TO DO >> Only one stretch of the data below should be repeated: the lines from the line containing "Keep writing the OpenSCAD" through the line containing "box([-380, 6350, side_z], [380, 7500, side_z", inclusive, exactly as they are.

DATA FOR THIS TASK >>
** Begin **
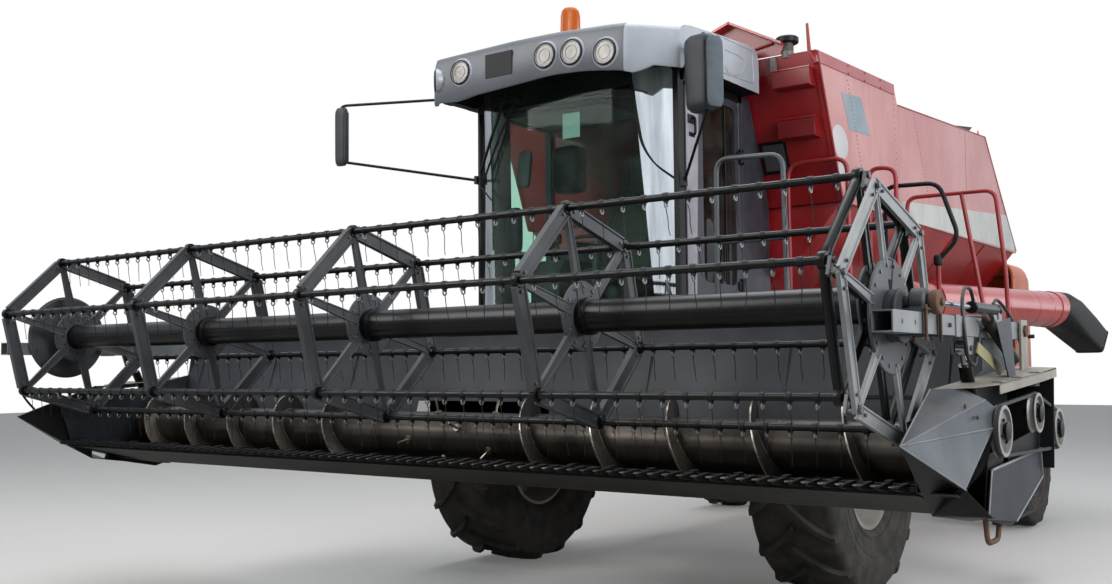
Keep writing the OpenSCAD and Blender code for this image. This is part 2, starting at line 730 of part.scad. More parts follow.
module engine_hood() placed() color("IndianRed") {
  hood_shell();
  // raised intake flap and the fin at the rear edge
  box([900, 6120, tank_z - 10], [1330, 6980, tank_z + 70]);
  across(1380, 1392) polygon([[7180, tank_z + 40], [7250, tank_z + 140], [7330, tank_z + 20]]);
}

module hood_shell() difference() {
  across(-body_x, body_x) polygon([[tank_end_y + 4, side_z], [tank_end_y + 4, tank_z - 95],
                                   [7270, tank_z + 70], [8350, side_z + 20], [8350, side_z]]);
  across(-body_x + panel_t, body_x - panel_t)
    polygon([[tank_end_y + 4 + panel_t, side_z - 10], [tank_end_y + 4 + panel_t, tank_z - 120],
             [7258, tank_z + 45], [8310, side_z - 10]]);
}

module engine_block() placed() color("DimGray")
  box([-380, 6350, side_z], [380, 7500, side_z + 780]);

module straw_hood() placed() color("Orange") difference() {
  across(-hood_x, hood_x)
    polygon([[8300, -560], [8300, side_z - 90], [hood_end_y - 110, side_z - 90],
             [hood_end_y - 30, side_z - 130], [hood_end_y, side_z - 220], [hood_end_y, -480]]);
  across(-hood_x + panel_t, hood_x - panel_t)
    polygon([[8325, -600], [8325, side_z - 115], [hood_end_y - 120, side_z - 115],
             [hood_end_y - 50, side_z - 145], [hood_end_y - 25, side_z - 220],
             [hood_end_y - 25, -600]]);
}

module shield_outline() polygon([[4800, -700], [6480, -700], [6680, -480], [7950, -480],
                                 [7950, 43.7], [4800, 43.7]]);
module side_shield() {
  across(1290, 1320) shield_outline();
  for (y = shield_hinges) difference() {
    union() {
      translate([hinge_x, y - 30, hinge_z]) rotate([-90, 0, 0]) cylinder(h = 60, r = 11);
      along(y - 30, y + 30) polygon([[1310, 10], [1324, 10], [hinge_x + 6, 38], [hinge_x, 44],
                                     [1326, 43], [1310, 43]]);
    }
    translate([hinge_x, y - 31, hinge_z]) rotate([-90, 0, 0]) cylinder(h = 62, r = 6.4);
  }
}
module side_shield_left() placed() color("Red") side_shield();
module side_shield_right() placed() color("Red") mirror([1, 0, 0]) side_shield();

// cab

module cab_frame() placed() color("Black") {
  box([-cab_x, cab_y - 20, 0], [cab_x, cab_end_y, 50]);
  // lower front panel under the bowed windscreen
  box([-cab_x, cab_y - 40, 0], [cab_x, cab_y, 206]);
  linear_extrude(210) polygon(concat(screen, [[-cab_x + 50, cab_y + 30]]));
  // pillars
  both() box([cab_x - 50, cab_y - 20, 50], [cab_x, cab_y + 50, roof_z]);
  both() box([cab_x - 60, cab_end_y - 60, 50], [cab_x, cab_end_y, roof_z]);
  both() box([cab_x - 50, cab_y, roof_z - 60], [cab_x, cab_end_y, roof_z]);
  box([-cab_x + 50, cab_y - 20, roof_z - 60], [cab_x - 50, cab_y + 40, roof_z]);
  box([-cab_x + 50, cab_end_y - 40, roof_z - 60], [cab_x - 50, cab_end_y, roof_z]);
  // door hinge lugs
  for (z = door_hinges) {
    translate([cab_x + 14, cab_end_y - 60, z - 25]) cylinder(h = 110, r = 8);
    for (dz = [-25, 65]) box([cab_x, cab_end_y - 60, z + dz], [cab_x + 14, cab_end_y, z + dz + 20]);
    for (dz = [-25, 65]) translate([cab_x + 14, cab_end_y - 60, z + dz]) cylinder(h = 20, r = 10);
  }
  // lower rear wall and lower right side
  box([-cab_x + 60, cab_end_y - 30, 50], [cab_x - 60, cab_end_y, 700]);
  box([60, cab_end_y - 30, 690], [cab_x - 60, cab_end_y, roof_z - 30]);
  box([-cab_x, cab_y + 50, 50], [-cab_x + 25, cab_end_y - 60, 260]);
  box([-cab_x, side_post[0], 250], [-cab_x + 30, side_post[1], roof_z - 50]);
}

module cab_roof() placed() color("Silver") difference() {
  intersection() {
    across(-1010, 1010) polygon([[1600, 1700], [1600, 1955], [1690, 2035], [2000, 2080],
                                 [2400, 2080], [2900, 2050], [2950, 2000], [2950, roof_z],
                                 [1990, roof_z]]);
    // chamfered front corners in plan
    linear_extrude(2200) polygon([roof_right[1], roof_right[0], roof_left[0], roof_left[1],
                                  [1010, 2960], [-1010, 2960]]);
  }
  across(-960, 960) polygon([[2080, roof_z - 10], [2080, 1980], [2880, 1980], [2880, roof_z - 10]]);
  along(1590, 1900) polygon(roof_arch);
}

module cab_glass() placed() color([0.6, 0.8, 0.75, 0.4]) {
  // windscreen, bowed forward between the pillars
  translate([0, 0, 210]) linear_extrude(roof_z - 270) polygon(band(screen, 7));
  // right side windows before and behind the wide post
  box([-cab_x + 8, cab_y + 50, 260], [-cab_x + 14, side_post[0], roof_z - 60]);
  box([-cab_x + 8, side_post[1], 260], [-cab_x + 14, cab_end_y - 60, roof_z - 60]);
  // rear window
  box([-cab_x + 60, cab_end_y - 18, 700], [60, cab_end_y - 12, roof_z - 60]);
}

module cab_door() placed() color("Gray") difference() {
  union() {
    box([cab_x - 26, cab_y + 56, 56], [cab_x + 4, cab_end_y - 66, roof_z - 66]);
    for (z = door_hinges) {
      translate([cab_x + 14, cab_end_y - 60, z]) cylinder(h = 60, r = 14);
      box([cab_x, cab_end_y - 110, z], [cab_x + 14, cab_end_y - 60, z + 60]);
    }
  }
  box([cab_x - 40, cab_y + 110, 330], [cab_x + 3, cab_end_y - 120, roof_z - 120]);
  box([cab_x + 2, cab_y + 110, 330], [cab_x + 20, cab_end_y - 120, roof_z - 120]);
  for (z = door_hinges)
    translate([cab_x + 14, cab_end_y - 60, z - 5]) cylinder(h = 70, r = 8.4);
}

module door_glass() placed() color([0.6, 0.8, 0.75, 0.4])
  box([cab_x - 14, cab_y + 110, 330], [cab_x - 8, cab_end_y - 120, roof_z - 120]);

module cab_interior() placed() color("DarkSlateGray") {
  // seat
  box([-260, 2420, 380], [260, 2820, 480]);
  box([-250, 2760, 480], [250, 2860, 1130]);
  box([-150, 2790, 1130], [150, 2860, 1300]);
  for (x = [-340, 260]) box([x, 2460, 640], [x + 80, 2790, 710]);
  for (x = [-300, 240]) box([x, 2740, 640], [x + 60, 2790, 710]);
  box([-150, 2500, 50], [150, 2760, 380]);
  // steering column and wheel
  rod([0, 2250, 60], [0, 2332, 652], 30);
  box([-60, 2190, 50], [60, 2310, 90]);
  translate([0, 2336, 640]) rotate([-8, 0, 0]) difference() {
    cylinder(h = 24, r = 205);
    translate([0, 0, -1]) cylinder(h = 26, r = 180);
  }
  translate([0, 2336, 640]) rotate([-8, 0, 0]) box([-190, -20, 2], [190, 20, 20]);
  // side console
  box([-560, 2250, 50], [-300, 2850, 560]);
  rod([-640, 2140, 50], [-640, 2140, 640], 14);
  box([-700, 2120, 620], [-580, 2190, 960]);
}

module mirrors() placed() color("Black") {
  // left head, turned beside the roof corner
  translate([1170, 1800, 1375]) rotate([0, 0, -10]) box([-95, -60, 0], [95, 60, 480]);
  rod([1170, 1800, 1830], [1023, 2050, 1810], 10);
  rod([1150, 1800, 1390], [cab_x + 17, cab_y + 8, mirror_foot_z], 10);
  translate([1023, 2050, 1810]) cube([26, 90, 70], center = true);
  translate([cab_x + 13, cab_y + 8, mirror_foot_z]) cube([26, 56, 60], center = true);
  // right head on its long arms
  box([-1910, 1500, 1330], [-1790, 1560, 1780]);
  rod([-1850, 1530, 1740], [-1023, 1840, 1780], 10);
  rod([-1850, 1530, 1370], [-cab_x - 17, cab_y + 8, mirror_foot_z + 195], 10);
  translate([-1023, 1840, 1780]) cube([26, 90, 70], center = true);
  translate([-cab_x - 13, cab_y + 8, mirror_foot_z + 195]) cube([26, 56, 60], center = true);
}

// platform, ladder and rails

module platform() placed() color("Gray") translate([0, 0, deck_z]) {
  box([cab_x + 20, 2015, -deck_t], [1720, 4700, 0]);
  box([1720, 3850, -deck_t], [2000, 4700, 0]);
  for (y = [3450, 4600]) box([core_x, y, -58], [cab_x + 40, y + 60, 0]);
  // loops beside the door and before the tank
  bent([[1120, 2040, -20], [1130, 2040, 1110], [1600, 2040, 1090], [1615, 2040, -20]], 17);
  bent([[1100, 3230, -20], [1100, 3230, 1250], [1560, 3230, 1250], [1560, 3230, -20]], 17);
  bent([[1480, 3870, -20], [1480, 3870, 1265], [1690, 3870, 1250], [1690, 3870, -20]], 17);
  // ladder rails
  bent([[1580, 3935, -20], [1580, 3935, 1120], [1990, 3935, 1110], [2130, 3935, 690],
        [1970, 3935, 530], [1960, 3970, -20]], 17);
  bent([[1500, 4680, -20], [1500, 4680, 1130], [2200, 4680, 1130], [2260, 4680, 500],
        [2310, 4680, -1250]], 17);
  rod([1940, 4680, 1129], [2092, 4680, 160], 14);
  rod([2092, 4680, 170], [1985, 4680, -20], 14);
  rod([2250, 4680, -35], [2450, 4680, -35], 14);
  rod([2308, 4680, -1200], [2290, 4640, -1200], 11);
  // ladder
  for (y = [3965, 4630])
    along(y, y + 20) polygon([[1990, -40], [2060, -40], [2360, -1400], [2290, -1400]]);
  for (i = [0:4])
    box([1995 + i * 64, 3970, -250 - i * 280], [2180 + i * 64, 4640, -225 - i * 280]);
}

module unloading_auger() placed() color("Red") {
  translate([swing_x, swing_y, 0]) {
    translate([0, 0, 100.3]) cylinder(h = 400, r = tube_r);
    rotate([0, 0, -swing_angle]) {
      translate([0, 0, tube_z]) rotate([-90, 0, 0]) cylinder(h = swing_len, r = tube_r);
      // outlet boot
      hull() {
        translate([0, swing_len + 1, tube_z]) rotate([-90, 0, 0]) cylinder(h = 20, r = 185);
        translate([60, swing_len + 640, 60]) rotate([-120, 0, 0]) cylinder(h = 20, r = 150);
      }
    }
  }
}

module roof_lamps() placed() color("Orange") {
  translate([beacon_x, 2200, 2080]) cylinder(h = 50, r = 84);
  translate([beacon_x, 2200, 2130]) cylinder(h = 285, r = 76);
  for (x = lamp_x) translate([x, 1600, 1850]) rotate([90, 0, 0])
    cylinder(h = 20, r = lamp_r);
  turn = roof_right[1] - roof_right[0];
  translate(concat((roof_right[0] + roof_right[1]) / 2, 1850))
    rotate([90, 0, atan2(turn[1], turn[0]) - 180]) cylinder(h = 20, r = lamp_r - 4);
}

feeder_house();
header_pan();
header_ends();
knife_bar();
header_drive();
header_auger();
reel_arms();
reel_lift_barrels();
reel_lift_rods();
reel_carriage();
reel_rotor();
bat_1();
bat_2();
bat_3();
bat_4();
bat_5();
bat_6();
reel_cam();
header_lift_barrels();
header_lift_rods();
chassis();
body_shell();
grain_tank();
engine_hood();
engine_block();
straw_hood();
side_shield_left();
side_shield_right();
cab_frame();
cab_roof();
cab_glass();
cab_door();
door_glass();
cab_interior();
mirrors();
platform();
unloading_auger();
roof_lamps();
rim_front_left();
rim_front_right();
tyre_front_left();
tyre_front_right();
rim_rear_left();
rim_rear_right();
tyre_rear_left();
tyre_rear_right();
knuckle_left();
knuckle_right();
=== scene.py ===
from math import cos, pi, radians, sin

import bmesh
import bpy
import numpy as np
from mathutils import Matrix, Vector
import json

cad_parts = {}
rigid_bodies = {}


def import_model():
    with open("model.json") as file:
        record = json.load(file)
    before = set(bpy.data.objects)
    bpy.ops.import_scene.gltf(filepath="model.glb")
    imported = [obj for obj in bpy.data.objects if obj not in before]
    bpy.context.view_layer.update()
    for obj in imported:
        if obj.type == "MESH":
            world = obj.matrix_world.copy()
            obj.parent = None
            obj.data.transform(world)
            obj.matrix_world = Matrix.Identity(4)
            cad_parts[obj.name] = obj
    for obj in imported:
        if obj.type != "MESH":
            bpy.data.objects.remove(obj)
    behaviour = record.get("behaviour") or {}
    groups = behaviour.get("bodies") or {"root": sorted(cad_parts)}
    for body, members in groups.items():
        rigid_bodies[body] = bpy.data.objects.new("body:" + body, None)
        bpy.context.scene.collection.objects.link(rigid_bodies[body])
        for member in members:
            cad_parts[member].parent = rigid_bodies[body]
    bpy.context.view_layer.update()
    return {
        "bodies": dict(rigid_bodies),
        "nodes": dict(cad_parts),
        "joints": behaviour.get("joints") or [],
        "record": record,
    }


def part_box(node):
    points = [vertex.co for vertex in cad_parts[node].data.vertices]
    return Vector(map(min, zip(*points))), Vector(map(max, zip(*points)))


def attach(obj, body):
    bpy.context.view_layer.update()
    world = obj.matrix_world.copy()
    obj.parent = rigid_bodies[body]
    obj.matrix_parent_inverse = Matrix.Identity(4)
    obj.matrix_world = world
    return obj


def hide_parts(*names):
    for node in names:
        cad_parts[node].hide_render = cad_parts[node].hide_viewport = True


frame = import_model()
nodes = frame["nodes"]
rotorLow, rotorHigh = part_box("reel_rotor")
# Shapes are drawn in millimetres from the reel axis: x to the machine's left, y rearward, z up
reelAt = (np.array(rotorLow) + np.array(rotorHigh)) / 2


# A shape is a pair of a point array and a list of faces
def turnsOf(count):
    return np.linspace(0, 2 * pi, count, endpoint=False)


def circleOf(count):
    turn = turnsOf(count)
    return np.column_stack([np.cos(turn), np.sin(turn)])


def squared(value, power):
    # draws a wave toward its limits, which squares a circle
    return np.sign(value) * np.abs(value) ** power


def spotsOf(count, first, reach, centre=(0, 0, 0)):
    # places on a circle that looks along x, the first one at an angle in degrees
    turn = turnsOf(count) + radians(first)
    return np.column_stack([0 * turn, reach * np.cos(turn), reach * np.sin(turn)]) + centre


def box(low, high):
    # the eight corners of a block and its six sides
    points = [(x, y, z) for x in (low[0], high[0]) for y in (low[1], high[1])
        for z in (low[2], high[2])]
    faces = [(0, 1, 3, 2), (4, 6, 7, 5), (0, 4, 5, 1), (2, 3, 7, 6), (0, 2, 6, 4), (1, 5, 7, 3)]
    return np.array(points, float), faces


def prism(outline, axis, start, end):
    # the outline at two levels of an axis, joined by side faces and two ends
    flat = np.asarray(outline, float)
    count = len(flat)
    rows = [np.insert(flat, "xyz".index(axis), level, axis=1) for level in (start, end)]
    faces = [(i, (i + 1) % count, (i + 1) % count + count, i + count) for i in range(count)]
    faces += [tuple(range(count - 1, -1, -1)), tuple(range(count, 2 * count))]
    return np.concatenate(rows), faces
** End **
** Begin **
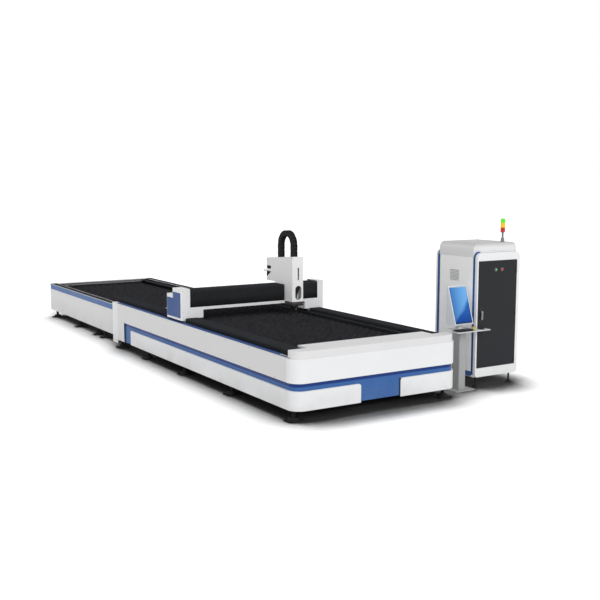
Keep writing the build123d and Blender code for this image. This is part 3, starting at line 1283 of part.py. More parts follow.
** End **
IN RESPONSE >>
Keep writing the OpenSCAD and Blender code for this image. This is part 2, starting at line 730 of part.scad. More parts follow.
module engine_hood() placed() color("IndianRed") {
  hood_shell();
  // raised intake flap and the fin at the rear edge
  box([900, 6120, tank_z - 10], [1330, 6980, tank_z + 70]);
  across(1380, 1392) polygon([[7180, tank_z + 40], [7250, tank_z + 140], [7330, tank_z + 20]]);
}

module hood_shell() difference() {
  across(-body_x, body_x) polygon([[tank_end_y + 4, side_z], [tank_end_y + 4, tank_z - 95],
                                   [7270, tank_z + 70], [8350, side_z + 20], [8350, side_z]]);
  across(-body_x + panel_t, body_x - panel_t)
    polygon([[tank_end_y + 4 + panel_t, side_z - 10], [tank_end_y + 4 + panel_t, tank_z - 120],
             [7258, tank_z + 45], [8310, side_z - 10]]);
}

module engine_block() placed() color("DimGray")
  box([-380, 6350, side_z], [380, 7500, side_z + 780]);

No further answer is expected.